Como se não bastasse, Israel ainda ameaça países e líderes europeus, qualificando-os de antissemitas e acusando-os de premiarem o terror e o Hamas ao admitirem que, agora, vão reconhecer o Estado da Palestina. A tal “única” democracia do Médio Oriente, é (não de agora…) o perfeito exemplo do “quero, posso e mando”, subjugando e difamando quem a ela se opõe. Para quem não se lembra talvez seja conveniente revisitar o momento em que diplomatas europeus de visita a Jenin (Maio de 2025) foram recebidos a tiro peças forças israelitas.
Trump e Netanyahu
Não é possível criticar o governo israelita – embora a muito custo e sem qualquer sanção sanção – e não dizer uma palavra sobre o apoio norte-americano, sem o qual Netanyahu não podia fazer o que está a fazer na Faixa de Gaza e na Cisjordânia.
Sem as armas e munições norte-americanas, a carnificina de Gaza já teria terminado. Sem o apoio militar de Donald Trump, o cessar-fogo já teria sido assinado. Recorde-se que o Hamas já disse há mais de 48 horas que aceita o cessar-fogo apresentado pelos mediadores, mas o Governo de Netanyahu ainda nem agendou uma reunião para decidir a resposta que vai dar.

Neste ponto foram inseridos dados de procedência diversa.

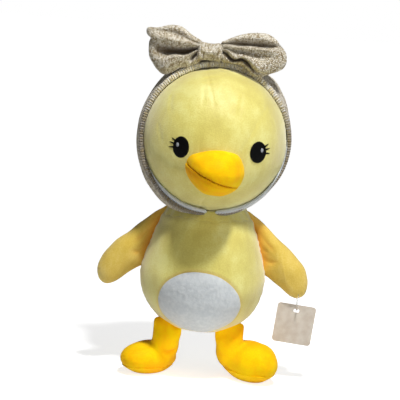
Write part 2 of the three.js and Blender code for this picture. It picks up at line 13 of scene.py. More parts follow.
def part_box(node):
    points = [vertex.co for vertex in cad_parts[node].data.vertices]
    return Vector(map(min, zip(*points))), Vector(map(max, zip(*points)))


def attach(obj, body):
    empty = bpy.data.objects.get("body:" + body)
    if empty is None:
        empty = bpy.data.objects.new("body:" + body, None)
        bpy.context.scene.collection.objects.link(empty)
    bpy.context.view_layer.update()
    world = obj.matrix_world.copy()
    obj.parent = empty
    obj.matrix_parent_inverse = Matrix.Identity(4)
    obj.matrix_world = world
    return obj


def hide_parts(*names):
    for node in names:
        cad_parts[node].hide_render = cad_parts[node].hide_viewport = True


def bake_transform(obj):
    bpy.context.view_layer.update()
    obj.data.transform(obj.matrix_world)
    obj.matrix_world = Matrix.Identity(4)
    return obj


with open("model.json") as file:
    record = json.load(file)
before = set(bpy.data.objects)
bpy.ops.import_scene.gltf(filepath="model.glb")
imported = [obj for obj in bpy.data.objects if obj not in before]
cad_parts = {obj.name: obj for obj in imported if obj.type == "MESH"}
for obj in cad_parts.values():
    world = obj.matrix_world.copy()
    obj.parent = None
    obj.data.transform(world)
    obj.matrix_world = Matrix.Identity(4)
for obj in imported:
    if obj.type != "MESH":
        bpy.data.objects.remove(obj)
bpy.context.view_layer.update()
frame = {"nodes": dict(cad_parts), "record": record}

# %% [markdown]
# ## Where the duck stands
# The solids' origin lies under the middle of the whole box, hang tag and all, so the duck's
# own middle is a little to one side of it. Each piece is made round the duck's middle, with
# the floor at zero, and moved onto its solid once it is finished.
# %% Sizes and the middle
MM = 0.001
low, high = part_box("body_fill")
DUCK_MIDDLE = Vector(((low.x + high.x) / 2, (low.y + high.y) / 2, 0))
HEAD_MIDDLE = np.array((0, 0, 201)) * MM
HEAD_HALF = np.array((61.5, 58, 61)) * MM
BODY_MIDDLE = np.array((0, 0, 86)) * MM
BODY_HALF = np.array((53.2, 46, 52.4)) * MM
FACE_TURN = math.radians(5.2)
print("middle", [round(value / MM, 2) for value in DUCK_MIDDLE])

# %% [markdown]
# ## The camera
# The photograph was taken from straight ahead and a little above, with the duck leaning a few
# degrees to one side. A long lens from about a metre away gives the same flat perspective, and
# the lean comes from rolling the camera, so that the duck itself stands upright.
# %% Camera
PIXEL = 0.843 * MM
CAMERA_DISTANCE = 1100 * MM
CAMERA_RISE = math.radians(8)
CAMERA_ROLL = math.radians(4.5)
PICTURE_WIDE = 400
AIM = Vector((-7.3, 0, 149.8)) * MM
SENSOR = 36

camera_data = bpy.data.cameras.new("photo_camera")
camera_data.sensor_width = SENSOR
camera_data.lens = SENSOR * CAMERA_DISTANCE / (PICTURE_WIDE * PIXEL)
camera = bpy.data.objects.new("photo_camera", camera_data)
bpy.context.scene.collection.objects.link(camera)
away = Vector((0, -math.cos(CAMERA_RISE), math.sin(CAMERA_RISE)))
camera.location = DUCK_MIDDLE + AIM + CAMERA_DISTANCE * away
facing = (-away).to_track_quat("-Z", "Y").to_matrix()
camera.rotation_euler = (facing @ Matrix.Rotation(CAMERA_ROLL, 3, "Z")).to_euler()
bpy.context.scene.camera = camera
print("lens", round(camera_data.lens, 1))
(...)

Sabemos que a União Europeia precisa de equilibrar a política em relação a Gaza e a Israel com a política em relação à guerra na Ucrânia. E sabemos que há uma filosofia seguidista entre os líderes europeus que olham para Washington como quem olha para uma mensagem divina vinda dos céus. Netanyahu sabe que, enquanto a União Europeia tiver uma atitude de subserviência em relação aos Estados Unidos, pouco fará em relação a Israel. É este nó que Bruxelas terá de desatar sob pena de cair mais uns pontos na consideração dos europeus (seja lá isso o que for…).
No entanto, não podemos esquecer a triste figura de Ursula von der Leyen quando foi recebida na Escócia por Donald Trump entre duas tacadas no campo de golf, para o tal acordo comercial com os Estados Unidos. Tal como não podemos esquecer a deprimente figura dos líderes europeus em Washington, quais meninos sentados, sossegadinhos, frente ao mestre-escola, em Washington, para debaterem a guerra na Ucrânia.
É tudo muito mau e destas lideranças pouco ou nada podemos esperar. Talvez apenas mais tragédia e mais vergonha.